There is no current game at scale focused on “sorcerer or magic battles.” This tightens the brands ‘ characters fit and theming along with “Arena” for the target demo. Also the art style is just absolutely gorgeous and feels fresh.  While there is still the same mechanic <> demographic risk, they’ve done an amazing job at concept and pre-pro to mitigate and are already investing in brand development marketing to make it feel bigger and more cohesive. If they nail the systems and economy, they could see much better performance than Battle Mode.

As these 3 projects are showing, without clear logic and cohesion of a project conceptually at the start and through the early stages of pre-production, you have to fight every step of the way to support and build on a vision that may not make sense.
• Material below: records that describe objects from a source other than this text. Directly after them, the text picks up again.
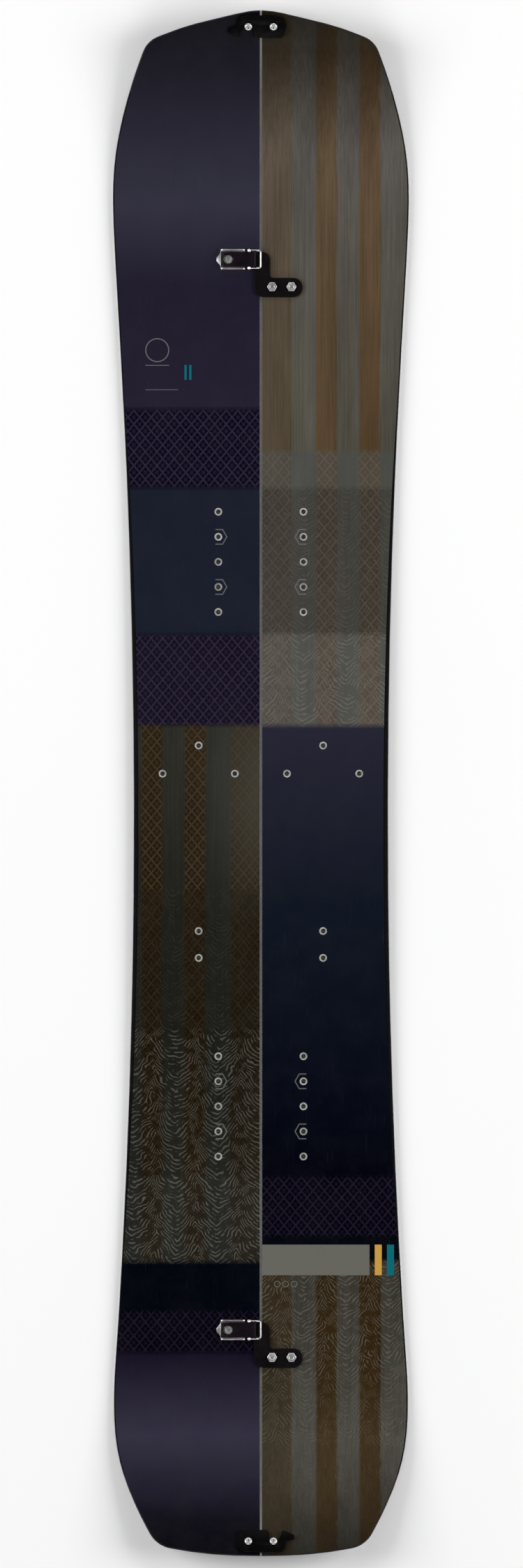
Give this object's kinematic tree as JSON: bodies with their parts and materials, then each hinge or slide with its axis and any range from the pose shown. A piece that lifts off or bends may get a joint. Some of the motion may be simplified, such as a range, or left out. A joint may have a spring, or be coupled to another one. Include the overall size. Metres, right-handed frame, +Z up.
{
  "type": "splitboard",
  "caption": "Snowboard split lengthwise into two touring halves, joined by two lever clips on the seam and a turning latch at each tip, with binding inserts",
  "frame": {"origin": "on the ground under the middle of the board's length and width", "axes": "+Y to the nose, +Z up from the base, +X to the right half"},
  "size_m": [0.3, 1.564, 0.0545],
  "materials": {
    "left_print": "satin clear plastic over a dark navy print",
    "right_print": "satin clear plastic over an olive and grey wood-stripe print",
    "laminate": "glass fibre in resin",
    "core_wood": "sealed poplar strips",
    "tip_fill": "moulded plastic",
    "sidewall": "black, machined",
    "seam_wall": "pale grey, machined",
    "base_plastic": "black, stone ground",
    "edge_steel": "ground steel",
    "insert_steel": "stainless, turned",
    "clip_steel": "stainless, pressed",
    "lever_black": "black anodised, satin",
    "bracket_black": "black anodised, satin",
    "latch_black": "black moulded, satin",
    "washer_black": "black",
    "pin_steel": "polished stainless",
    "screw_steel": "stainless",
    "bolt_steel": "polished stainless"
  },
  "bodies": {
    "left_half": {"left_outer_edge": "edge_steel", "left_inner_edge": "edge_steel", "left_base": "base_plastic", "left_lower_laminate": "laminate", "left_core": "core_wood", "left_outer_sidewall": "sidewall", "left_inner_sidewall": "seam_wall", "left_nose_spacer": "tip_fill", "left_tail_spacer": "tip_fill", "left_upper_laminate": "laminate", "left_topsheet": "left_print", "left_mount_inserts": "insert_steel", "left_clip_inserts": "insert_steel", "front_clip_channel": "clip_steel", "front_clip_screws": "screw_steel", "front_lever_axle": "pin_steel", "rear_clip_channel": "clip_steel", "rear_clip_screws": "screw_steel", "rear_lever_axle": "pin_steel", "nose_post_bolt": "bolt_steel", "nose_post_washer": "washer_black", "tail_pivot_washer": "washer_black"},
    "right_half": {"right_outer_edge": "edge_steel", "right_inner_edge": "edge_steel", "right_base": "base_plastic", "right_lower_laminate": "laminate", "right_core": "core_wood", "right_outer_sidewall": "sidewall", "right_inner_sidewall": "seam_wall", "right_nose_spacer": "tip_fill", "right_tail_spacer": "tip_fill", "right_upper_laminate": "laminate", "right_topsheet": "right_print", "right_mount_inserts": "insert_steel", "right_clip_inserts": "insert_steel", "front_hook_bracket": "bracket_black", "front_bracket_bolts": "bolt_steel", "rear_hook_bracket": "bracket_black", "rear_bracket_bolts": "bolt_steel", "tail_post_bolt": "bolt_steel", "tail_post_washer": "washer_black", "nose_pivot_washer": "washer_black"},
    "nose_pivot": {"nose_pivot_bolt": "bolt_steel"},
    "nose_latch": {"nose_latch": "latch_black"},
    "tail_pivot": {"tail_pivot_bolt": "bolt_steel"},
    "tail_latch": {"tail_latch": "latch_black"},
    "front_lever": {"front_lever": "lever_black"},
    "front_bail_pin": {"front_bail_pin": "pin_steel"},
    "front_bail": {"front_bail": "pin_steel"},
    "rear_lever": {"rear_lever": "lever_black"},
    "rear_bail_pin": {"rear_bail_pin": "pin_steel"},
    "rear_bail": {"rear_bail": "pin_steel"}
  },
  "joints": [
    {"name": "halves_part", "type": "slide", "parent": "left_half", "child": "right_half", "axis": [1, 0, 0], "range_m": [0, 0.03]},
    {"name": "front_lever_lift", "type": "hinge", "parent": "left_half", "child": "front_lever", "pos_m": [-0.0075, 0.531, 0.0134], "axis": [0, 1, 0], "range_deg": [0, 85]},
    {"name": "front_bail_pin_turn", "type": "hinge", "parent": "front_lever", "child": "front_bail_pin", "pos_m": [-0.012, 0.531, 0.0136], "axis": [0, 1, 0], "range_deg": [-86, 0]},
    {"name": "front_bail_swing", "type": "hinge", "parent": "front_bail_pin", "child": "front_bail", "pos_m": [-0.012, 0.531, 0.0136], "axis": [0, 1, 0], "range_deg": [-71, 0]},
    {"name": "rear_lever_lift", "type": "hinge", "parent": "left_half", "child": "rear_lever", "pos_m": [-0.0075, -0.5539, 0.0134], "axis": [0, 1, 0], "range_deg": [0, 85]},
    {"name": "rear_bail_pin_turn", "type": "hinge", "parent": "rear_lever", "child": "rear_bail_pin", "pos_m": [-0.012, -0.5539, 0.0136], "axis": [0, 1, 0], "range_deg": [-86, 0]},
    {"name": "rear_bail_swing", "type": "hinge", "parent": "rear_bail_pin", "child": "rear_bail", "pos_m": [-0.012, -0.5539, 0.0136], "axis": [0, 1, 0], "range_deg": [-71, 0]},
    {"name": "nose_pivot_turn", "type": "hinge", "parent": "right_half", "child": "nose_pivot", "pos_m": [0.0127, 0.767, 0.04685], "axis": [0, -0.3746, 0.9272], "range_deg": [-82, 0]},
    {"name": "nose_latch_turn", "type": "hinge", "parent": "nose_pivot", "child": "nose_latch", "pos_m": [0.0127, 0.767, 0.04685], "axis": [0, -0.3746, 0.9272], "range_deg": [-80, 0]},
    {"name": "tail_pivot_turn", "type": "hinge", "parent": "left_half", "child": "tail_pivot", "pos_m": [-0.0127, -0.7683, 0.04159], "axis": [0, 0.342, 0.9397], "range_deg": [-82, 0]},
    {"name": "tail_latch_turn", "type": "hinge", "parent": "tail_pivot", "child": "tail_latch", "pos_m": [-0.0127, -0.7683, 0.04159], "axis": [0, 0.342, 0.9397], "range_deg": [-80, 0]}
  ],
  "couplings": [
    {"joint": "front_bail_pin_turn", "follows": "front_lever_lift", "ratio": -1},
    {"joint": "front_bail_swing", "follows": "halves_part", "rad_per_m": -40.724},
    {"joint": "rear_bail_pin_turn", "follows": "rear_lever_lift", "ratio": -1},
    {"joint": "rear_bail_swing", "follows": "halves_part", "rad_per_m": -40.724},
    {"joint": "nose_pivot_turn", "follows": "halves_part", "rad_per_m": -47.124},
    {"joint": "tail_pivot_turn", "follows": "halves_part", "rad_per_m": -47.124}
  ]
}
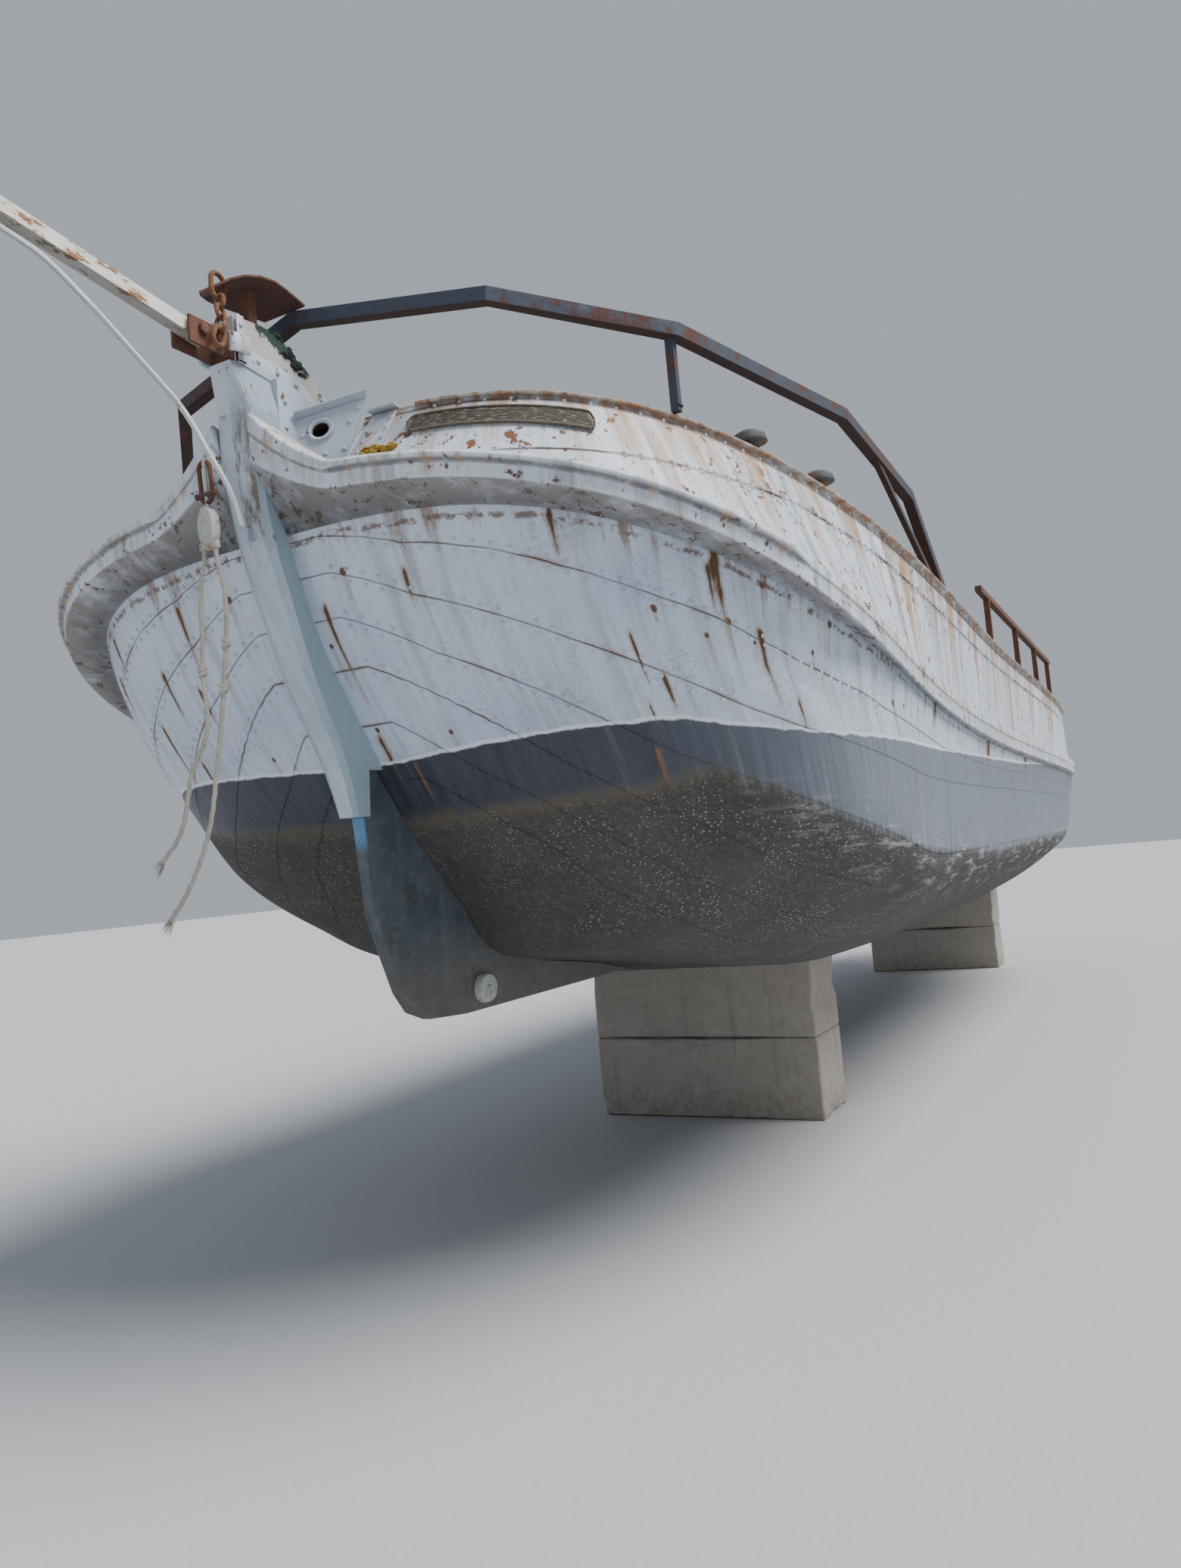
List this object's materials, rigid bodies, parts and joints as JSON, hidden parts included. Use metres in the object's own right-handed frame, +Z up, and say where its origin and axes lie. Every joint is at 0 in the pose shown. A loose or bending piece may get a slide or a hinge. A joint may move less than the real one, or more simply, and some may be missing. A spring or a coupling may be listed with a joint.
{
  "type": "steel sailing barge laid up on concrete blocks",
  "caption": "Round-bowed steel sailing barge with bowsprit, bulwarks, hold and deckhouse, standing ashore on two stacks of concrete blocks.",
  "frame": {"origin": "on the ground under the middle of the whole length and breadth", "axes": "+X towards the bow, +Y to port, +Z up"},
  "size_m": [19.5495, 4.238, 4.529],
  "materials": {
    "hull_paint": "weathered paint over riveted plate",
    "white_paint": "weathered white paint with rust runs",
    "fin_paint": "worn dark teal antifouling",
    "rail_paint": "chipped dark blue paint over red primer",
    "rust": "bare rusted steel",
    "concrete": "cast concrete",
    "wood": "weathered timber",
    "deck_paint": "faded non-slip deck paint",
    "rope": "frayed laid rope",
    "zinc": "chalky cast zinc",
    "bronze": "dull bronze",
    "galvanised": "dull galvanised steel"
  },
  "bodies": {
    "barge": {"hull": "hull_paint", "skeg": "hull_paint", "bow_fin": "fin_paint", "wale_port": "white_paint", "wale_starboard": "white_paint", "bulwark_port": "white_paint", "bulwark_starboard": "white_paint", "hawse_plate_port": "white_paint", "hawse_plate_starboard": "white_paint", "nameboard_port": "wood", "nameboard_starboard": "wood", "stem": "white_paint", "stem_head": "white_paint", "stem_cap": "wood", "fin_anode_port": "zinc", "fin_anode_starboard": "zinc", "bow_rail_port": "rail_paint", "bow_rail_starboard": "rail_paint", "nose_plate": "rust", "aft_rail_port": "rust", "aft_rail_starboard": "rust", "bowsprit_bracket": "rust", "rope_block": "zinc", "rope_tail_short": "rope", "rope_tail_long": "rope", "fore_cap_bitt_port": "zinc", "fore_cap_bitt_starboard": "zinc", "after_cap_bitt_port": "zinc", "after_cap_bitt_starboard": "zinc", "windlass_frame": "galvanised", "hatch_coaming": "white_paint", "tabernacle": "white_paint", "hold_coaming": "white_paint", "hold_roof": "deck_paint", "deckhouse_walls": "white_paint", "deckhouse_roof": "deck_paint", "fore_bollard_port": "galvanised", "fore_bollard_starboard": "galvanised", "aft_bollard_port": "galvanised", "aft_bollard_starboard": "galvanised", "bow_block_lower": "concrete", "bow_block_upper": "concrete", "stern_block_lower": "concrete", "stern_block_upper": "concrete"},
    "steering": {"rudder": "hull_paint", "tiller": "wood"},
    "propeller": {"propeller": "bronze"},
    "bowsprit": {"bowsprit": "white_paint", "bobstay": "white_paint"},
    "windlass_drum": {"windlass_drum": "galvanised"},
    "hatch_lid": {"hatch_lid": "deck_paint"},
    "companion_slide": {"companion_slide": "deck_paint"},
    "companion_door_port": {"companion_door_port": "wood"},
    "companion_door_starboard": {"companion_door_starboard": "wood"}
  },
  "joints": [
    {"name": "rudder_turn", "type": "hinge", "parent": "barge", "child": "steering", "pos_m": [-8.925, 0, 1.34], "axis": [0, 0, 1], "range_deg": [-35, 35]},
    {"name": "propeller_spin", "type": "hinge", "parent": "barge", "child": "propeller", "pos_m": [-8.205, 0, 1.72], "axis": [1, 0, 0], "continuous": true},
    {"name": "bowsprit_lift", "type": "hinge", "parent": "barge", "child": "bowsprit", "pos_m": [7.995, 0, 4.21], "axis": [0, -1, 0], "range_deg": [0, 60]},
    {"name": "windlass_turn", "type": "hinge", "parent": "barge", "child": "windlass_drum", "pos_m": [5.725, 0, 3.42], "axis": [0, 1, 0], "continuous": true},
    {"name": "hatch_lid_swing", "type": "hinge", "parent": "barge", "child": "hatch_lid", "pos_m": [4.285, 0, 3.1204], "axis": [0, -1, 0], "range_deg": [0, 100]},
    {"name": "companion_slide_travel", "type": "slide", "parent": "barge", "child": "companion_slide", "axis": [1, 0, 0], "range_m": [0, 0.78]},
    {"name": "companion_door_port_swing", "type": "hinge", "parent": "barge", "child": "companion_door_port", "pos_m": [-5.175, 0.3296, 3.2], "axis": [0, 0, -1], "range_deg": [0, 110]},
    {"name": "companion_door_starboard_swing", "type": "hinge", "parent": "barge", "child": "companion_door_starboard", "pos_m": [-5.175, -0.3296, 3.2], "axis": [0, 0, 1], "range_deg": [0, 110]}
  ]
}
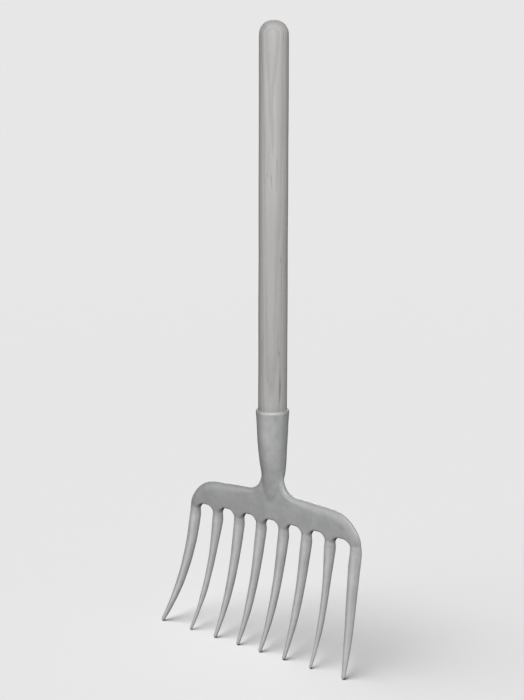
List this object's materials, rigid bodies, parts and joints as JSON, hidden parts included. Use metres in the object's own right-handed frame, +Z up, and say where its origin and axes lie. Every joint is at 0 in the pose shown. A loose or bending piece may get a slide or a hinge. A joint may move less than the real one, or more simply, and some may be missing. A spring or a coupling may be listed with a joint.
{
  "type": "hay fork",
  "caption": "Long-handled farm fork: straight round wooden handle in a tapered forged socket, flat crosshead and curved oval tines for lifting loose hay, straw or litter.",
  "frame": {"origin": "centre of the crosshead's flat rear face, on the fork's middle plane", "axes": "+Z up the handle, +X along the crosshead towards tine_8, +Y out of the rear face; the tines curve towards -Y"},
  "size_m": [0.33, 0.0797, 0.8713],
  "materials": {
    "handle_ash": "dry weathered silver-grey ash, hand-polished satin",
    "forged_head": "forged steel, dull grey satin with faint hammer marks",
    "drawn_tine": "drawn steel, dull grey satin, worn brighter towards the tip",
    "nail": "plain wire nail, dull grey"
  },
  "bodies": {
    "root": {"handle": "handle_ash", "socket_crosshead": "forged_head", "tine_1": "drawn_tine", "tine_2": "drawn_tine", "tine_3": "drawn_tine", "tine_4": "drawn_tine", "tine_5": "drawn_tine", "tine_6": "drawn_tine", "tine_7": "drawn_tine", "tine_8": "drawn_tine", "socket_nail": "nail"}
  },
  "joints": []
}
The cracks and cuts will eventually take their toll on product performance.  

In Conclusion

Creating a successful F2P mobile game isn’t going to get any easier. If you are going to greenlight a new product, you need the same types of process that AAA console and PC publishers have been applying to their new products for decades. Project greenlight has to be more rigorous than ever:

  • You must bring the right market data, have all of your parties present, and convert their subjective perspectives and biases into tangible scores.  

  • You must generate a variety of project scenarios and cases, then re-score them to try to destroy your project narrative and find real conviction.

  • You  must scrutinize the relationships between the core building blocks of a successful project. If they don’t relate inexorably, there may be a better project out there.

  • 3rd Party IP’s must be rigorously examined via a similar process that hooks into the overall project greenlight considerations

  • You must be rigorous about P&L planning with multiple sets of assumptions and scenarios that match your project scenarios.

If you are absolutely ruthless in this process you can more easily compare a variety of projects you may be reviewing and really understand all of the variables that will set you up for greater success. Happy Greenlighting!


*Google “Annorax” and you won’t find a prolific Greek philosopher. He’s an obscure Star Trek villain played by Eric’s dad from That 70’s Show. Apologies.